Work required: Repeat, exactly, the run of lines that opens with the line containing "z_dir=(0, -1, 0))" and closes with the line containing "obj.parent = empty", and leave all other lines out.

Material provided:
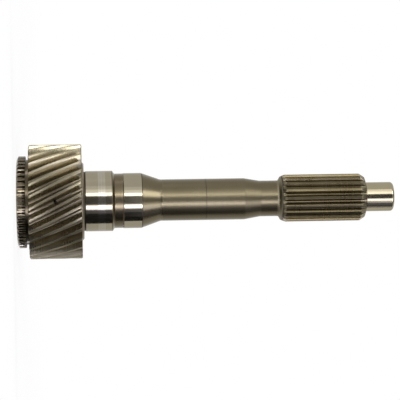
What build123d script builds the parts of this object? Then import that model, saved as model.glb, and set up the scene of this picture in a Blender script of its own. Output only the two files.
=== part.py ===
"""Transmission input shaft, millimetres.

One forging, turned, hobbed and ground in one piece. It stands on the end face of its clutch-tooth ring:
the origin is the centre of that face, and +Z runs along the shaft to the pilot nose. The small oil hole
between two gear teeth opens towards -Y.
"""
from build123d import *
from math import acos, atan, cos, degrees, pi, radians, sin, tan
import os

os.makedirs("parts", exist_ok=True)

# Clutch-tooth ring, which the sliding sleeve of the gearbox engages
ring_diameter = 53.0
ring_width = 5.05
ring_lead_in_length = 1.1
ring_lead_in_height = 2.3
dog_teeth = 48
dog_addendum = 0.75
dog_dedendum = 0.85
dog_pressure_angle = 15.0
dog_turn = -1.2

# Run-out groove between the ring and the gear, a little below the roots of the clutch teeth
neck_width = 1.8
neck_clearance = 0.3

# Left-hand helical input gear
gear_tip_diameter = 66.0
gear_face_width = 30.35
gear_teeth = 30
gear_addendum = 1.95
gear_dedendum = 2.35
gear_pressure_angle = 20.0
gear_helix_angle = 26.0
gear_backlash = 0.06
gear_rim_chamfer = 0.45

# Collar that the bearing is pushed against, and the narrow undercut after it
collar_diameter = 45.0
collar_width = 1.1
collar_chamfer = 0.8
undercut_width = 1.0
undercut_depth = 0.35

# Ground seat of the gearbox bearing
bearing_seat_diameter = 35.0
bearing_seat_length = 15.4
bearing_seat_lead_in = 1.2

# Turned relief band, the ground journal that the oil seal runs on, and the groove where grinding ends
seal_journal_diameter = 32.0
seal_journal_length = 10.4
relief_length = 5.2
relief_depth = 0.2
relief_edge = 0.3
seal_groove_width = 0.45
seal_groove_depth = 0.25

# Turned shank with its two tapers
first_taper_length = 10.55
shank_diameter = 24.0
shank_length = 48.7
second_taper_length = 9.2
thin_shank_diameter = 20.8
thin_shank_length = 10.8
taper_blend_radius = 6.0

# Clutch spline
spline_diameter = 27.5
spline_length = 51.6
spline_teeth = 18
spline_addendum = 0.7
spline_dedendum = 1.35
spline_pressure_angle = 30.0
spline_turn = -0.8
spline_foot_length = 1.3
spline_foot_height = 0.9
spline_back_bevel_length = 2.6
spline_run_out_start = 1.9
spline_run_out_length = 2.4
spline_run_out_height = 1.3
spline_front_bevel_length = 2.9
spline_front_bevel_height = 1.9
spline_front_face_length = 1.1

# Pilot nose
nose_diameter = 17.0
nose_length = 16.0
nose_edge_radius = 1.7

# Pocket for the roller bearing of the main shaft, in the gear end
pocket_diameter = 22.0
pocket_past_oil_hole = 5.0
pocket_chamfer = 1.2
pocket_drill_diameter = 14.0
pocket_drill_length = 8.0
pocket_drill_point_angle = 118.0

# Oil hole from a tooth space of the gear into the pocket
oil_hole_diameter = 1.5
oil_side = -90.0

# Lathe centre in the end of the nose
centre_drill_diameter = 2.5
centre_drill_depth = 6.5
centre_cone_diameter = 5.3
centre_cone_angle = 60.0

# Radii that follow from the sizes above
ring_radius = ring_diameter / 2
dog_pitch_radius = ring_radius - dog_addendum
dog_root_radius = dog_pitch_radius - dog_dedendum
neck_radius = dog_root_radius - neck_clearance
gear_tip_radius = gear_tip_diameter / 2
gear_pitch_radius = gear_tip_radius - gear_addendum
gear_root_radius = gear_pitch_radius - gear_dedendum
collar_radius = collar_diameter / 2
seat_radius = bearing_seat_diameter / 2
journal_radius = seal_journal_diameter / 2
shank_radius = shank_diameter / 2
thin_radius = thin_shank_diameter / 2
spline_radius = spline_diameter / 2
spline_pitch_radius = spline_radius - spline_addendum
spline_root_radius = spline_pitch_radius - spline_dedendum
nose_radius = nose_diameter / 2
pocket_radius = pocket_diameter / 2
pocket_drill_radius = pocket_drill_diameter / 2

# Heights of the shoulders, each from the one before
gear_start = ring_width + neck_width
gear_end = gear_start + gear_face_width
gear_middle = gear_start + gear_face_width / 2
collar_end = gear_end + collar_width
seat_start = collar_end + undercut_width
seat_end = seat_start + bearing_seat_length + bearing_seat_lead_in
relief_end = seat_end + relief_length
journal_end = relief_end + seal_journal_length
taper_start = journal_end + seal_groove_width
shank_start = taper_start + first_taper_length
shank_end = shank_start + shank_length
thin_shank_start = shank_end + second_taper_length
spline_start = thin_shank_start + thin_shank_length
spline_foot_end = spline_start + spline_foot_length
spline_end = spline_start + spline_length
spline_cut_start = spline_start + spline_run_out_start
spline_front_start = spline_end - spline_front_face_length - spline_front_bevel_length
shaft_end = spline_end + nose_length
pocket_end = gear_middle + pocket_past_oil_hole
pocket_drill_end = pocket_end + pocket_drill_length
pocket_point_end = pocket_drill_end + pocket_drill_radius / tan(radians(pocket_drill_point_angle / 2))

# The helix of the gear: its lead, and the direction of a tooth space where the cutter enters
full_turn = 360.0
gear_overrun = neck_width / 2
gear_cut_start = gear_start - gear_overrun
gear_cut_length = gear_face_width + 2 * gear_overrun
gear_cut_steps = 4
gear_lead = 2 * pi * gear_pitch_radius / tan(radians(gear_helix_angle))
gear_cut_direction = oil_side + full_turn * (gear_middle - gear_cut_start) / gear_lead
gear_transverse_angle = atan(tan(radians(gear_pressure_angle)) / cos(radians(gear_helix_angle)))


def involute(angle):
    """Involute function of a pressure angle in radians."""
    return tan(angle) - angle


def tooth_space(teeth, pitch_radius, root_radius, tip_radius, pressure_angle, direction, backlash=0.0):
    """Draw one tooth space: a flat root, two flanks and a lid clear of the tooth tips.

    Each flank runs through its involute's points on the root, pitch and lid radius. The pressure angle is
    in radians. The direction of the middle of the space is in degrees.
    """
    base_radius = pitch_radius * cos(pressure_angle)
    flank_radii = (root_radius, pitch_radius, 2 * tip_radius - pitch_radius)

    def half_space(radius):
        local_angle = acos(min(1.0, base_radius / radius))
        growth = involute(local_angle) - involute(pressure_angle)
        return degrees(pi / (2 * teeth) + backlash / (2 * pitch_radius) + growth)

    def at(radius, side):
        turn = radians(direction + side * half_space(radius))
        return (radius * cos(turn), radius * sin(turn))

    Polyline(
        *(at(radius, -1) for radius in reversed(flank_radii)),
        *(at(radius, 1) for radius in flank_radii),
        close=True,
    )


# The turned outside, with every diameter, taper and bevel of the forging
with BuildPart() as turned_blank:
    with BuildSketch(Plane.XZ):
        with BuildLine():
            Polyline(
                (0, 0),
                (ring_radius - ring_lead_in_height, 0),
                (ring_radius, ring_lead_in_length),
                (ring_radius, ring_width),
                (neck_radius, ring_width),
                (neck_radius, gear_start),
                (gear_tip_radius - gear_rim_chamfer, gear_start),
                (gear_tip_radius, gear_start + gear_rim_chamfer),
                (gear_tip_radius, gear_end - gear_rim_chamfer),
                (gear_tip_radius - gear_rim_chamfer, gear_end),
                (collar_radius, gear_end),
                (collar_radius, collar_end - collar_chamfer),
                (collar_radius - collar_chamfer, collar_end),
                (seat_radius - undercut_depth, collar_end),
                (seat_radius - undercut_depth, seat_start),
                (seat_radius, seat_start),
                (seat_radius, seat_end - bearing_seat_lead_in),
                (journal_radius - relief_depth, seat_end),
                (journal_radius - relief_depth, relief_end - relief_edge),
                (journal_radius, relief_end),
                (journal_radius, journal_end),
                (journal_radius - seal_groove_depth, journal_end),
                (journal_radius - seal_groove_depth, taper_start),
                (shank_radius, shank_start),
                (shank_radius, shank_end),
                (thin_radius, thin_shank_start),
                (thin_radius, spline_start),
                (spline_root_radius + spline_foot_height, spline_foot_end),
                (spline_radius, spline_foot_end + spline_back_bevel_length),
                (spline_radius, spline_front_start),
                (spline_radius - spline_front_bevel_height, spline_end - spline_front_face_length),
                (nose_radius, spline_end),
                (nose_radius, shaft_end),
                (0, shaft_end),
                close=True,
            )
        make_face()
        fillet(vertices().sort_by_distance((shank_radius, shank_start))[0], taper_blend_radius)
        fillet(vertices().sort_by_distance((nose_radius, shaft_end))[0], nose_edge_radius)
    revolve(axis=Axis.Z)

# One tooth space of the gear, lofted through sections that turn with the left-hand helix
with BuildPart() as gear_space:
    for step in range(gear_cut_steps + 1):
        advance = gear_cut_length * step / gear_cut_steps
        with BuildSketch(Plane.XY.offset(gear_cut_start + advance)):
            with BuildLine():
                tooth_space(
                    gear_teeth,
                    gear_pitch_radius,
                    gear_root_radius,
                    gear_tip_radius,
                    gear_transverse_angle,
                    gear_cut_direction - full_turn * advance / gear_lead,
                    gear_backlash,
                )
            make_face()
    loft()

# One straight space between two clutch teeth, from below the ring's face to the middle of the neck
with BuildPart() as dog_space:
    with BuildSketch(Plane.XY.offset(-neck_width / 2)):
        with BuildLine():
            tooth_space(
                dog_teeth,
                dog_pitch_radius,
                dog_root_radius,
                ring_radius,
                radians(dog_pressure_angle),
                oil_side - dog_turn + full_turn / dog_teeth / 2,
            )
        make_face()
    extrude(amount=ring_width + neck_width)

# One straight space between two spline teeth, whose root runs out to the surface at the shank's end
with BuildPart() as spline_space:
    with BuildSketch(Plane.XY.offset(spline_cut_start)):
        with BuildLine():
            tooth_space(
                spline_teeth,
                spline_pitch_radius,
                spline_root_radius,
                spline_radius,
                radians(spline_pressure_angle),
                oil_side - spline_turn + full_turn / spline_teeth / 2,
            )
        make_face()
    extrude(amount=spline_length - spline_run_out_start)
    with Locations((0, 0, spline_cut_start)):
        Cone(
            spline_root_radius + spline_run_out_height,
            spline_root_radius,
            spline_run_out_length,
            align=(Align.CENTER, Align.CENTER, Align.MIN),
            mode=Mode.SUBTRACT,
        )

# The bearing pocket, with the drill's point beyond it
with BuildPart() as pocket:
    with BuildSketch(Plane.XZ):
        with BuildLine():
            Polyline(
                (0, 0),
                (pocket_radius + pocket_chamfer, 0),
                (pocket_radius, pocket_chamfer),
                (pocket_radius, pocket_end),
                (pocket_drill_radius, pocket_end),
                (pocket_drill_radius, pocket_drill_end),
                (0, pocket_point_end),
                close=True,
            )
        make_face()
    revolve(axis=Axis.Z)

oil_hole_mouth = Plane(origin=(0, -gear_tip_radius, gear_middle), z_dir=(0, -1, 0))

with BuildPart() as input_shaft:
    add(turned_blank.part)
    with PolarLocations(0, gear_teeth):
        add(gear_space.part, mode=Mode.SUBTRACT)
    with PolarLocations(0, dog_teeth):
        add(dog_space.part, mode=Mode.SUBTRACT)
    with PolarLocations(0, spline_teeth):
        add(spline_space.part, mode=Mode.SUBTRACT)
    add(pocket.part, mode=Mode.SUBTRACT)
    with Locations(oil_hole_mouth):
        Hole(oil_hole_diameter / 2, depth=gear_tip_radius)
    with Locations((0, 0, shaft_end)):
        CounterSinkHole(
            centre_drill_diameter / 2,
            centre_cone_diameter / 2,
            depth=centre_drill_depth,
            counter_sink_angle=centre_cone_angle,
        )

input_shaft.part.label = "input_shaft"
export_step(input_shaft.part, "parts/input_shaft.step")
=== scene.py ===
"""Looks of the transmission input shaft: one detailed mesh that stands for the CAD solid, and a plain studio.

The frame is the CAD's: metres, the shaft stands on the end face of its clutch-tooth ring, +Z runs to the
pilot nose and the oil hole opens towards -Y. The photograph's right is +Z, its top is -X and its near side -Y.
"""

from math import acos, atan, cos, pi, radians, sin, tan

import bpy
from mathutils import Matrix, Vector


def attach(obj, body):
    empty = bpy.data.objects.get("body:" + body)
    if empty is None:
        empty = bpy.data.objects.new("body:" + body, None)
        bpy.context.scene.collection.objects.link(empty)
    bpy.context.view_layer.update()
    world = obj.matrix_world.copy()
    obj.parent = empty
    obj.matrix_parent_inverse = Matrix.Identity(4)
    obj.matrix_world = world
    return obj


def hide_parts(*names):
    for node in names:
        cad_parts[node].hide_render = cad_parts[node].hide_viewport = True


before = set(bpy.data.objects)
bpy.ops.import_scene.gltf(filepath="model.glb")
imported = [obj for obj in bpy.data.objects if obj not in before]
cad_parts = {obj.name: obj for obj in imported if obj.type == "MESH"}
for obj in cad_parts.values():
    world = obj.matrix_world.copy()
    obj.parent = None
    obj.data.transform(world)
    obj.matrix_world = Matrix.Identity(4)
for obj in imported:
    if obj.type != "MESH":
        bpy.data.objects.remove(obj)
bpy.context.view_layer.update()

MM = 0.001
full_turn = 2 * pi

# Radii of the shaft in millimetres, as in the CAD, from the gear end to the nose
bore = 11.0
drill_recess = 7.0
ring_tip = 26.5
ring_root = 24.9
dog_pitch = 25.75
neck = 24.6
gear_tip = 33.0
gear_pitch = 31.05
gear_root = 28.7
gear_rim = 32.4
collar = 22.5
undercut = 17.15
seat = 17.5
relief = 15.8
seal = 16.0
shank = 12.0
thin_shank = 10.4
spline_tip = 13.75
spline_pitch = 13.05
spline_root = 11.7
nose = 8.5
centre_drill = 1.25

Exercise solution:
oil_hole_mouth = Plane(origin=(0, -gear_tip_radius, gear_middle), z_dir=(0, -1, 0))

with BuildPart() as input_shaft:
    add(turned_blank.part)
    with PolarLocations(0, gear_teeth):
        add(gear_space.part, mode=Mode.SUBTRACT)
    with PolarLocations(0, dog_teeth):
        add(dog_space.part, mode=Mode.SUBTRACT)
    with PolarLocations(0, spline_teeth):
        add(spline_space.part, mode=Mode.SUBTRACT)
    add(pocket.part, mode=Mode.SUBTRACT)
    with Locations(oil_hole_mouth):
        Hole(oil_hole_diameter / 2, depth=gear_tip_radius)
    with Locations((0, 0, shaft_end)):
        CounterSinkHole(
            centre_drill_diameter / 2,
            centre_cone_diameter / 2,
            depth=centre_drill_depth,
            counter_sink_angle=centre_cone_angle,
        )

input_shaft.part.label = "input_shaft"
export_step(input_shaft.part, "parts/input_shaft.step")
=== scene.py ===
"""Looks of the transmission input shaft: one detailed mesh that stands for the CAD solid, and a plain studio.

The frame is the CAD's: metres, the shaft stands on the end face of its clutch-tooth ring, +Z runs to the
pilot nose and the oil hole opens towards -Y. The photograph's right is +Z, its top is -X and its near side -Y.
"""

from math import acos, atan, cos, pi, radians, sin, tan

import bpy
from mathutils import Matrix, Vector


def attach(obj, body):
    empty = bpy.data.objects.get("body:" + body)
    if empty is None:
        empty = bpy.data.objects.new("body:" + body, None)
        bpy.context.scene.collection.objects.link(empty)
    bpy.context.view_layer.update()
    world = obj.matrix_world.copy()
    obj.parent = empty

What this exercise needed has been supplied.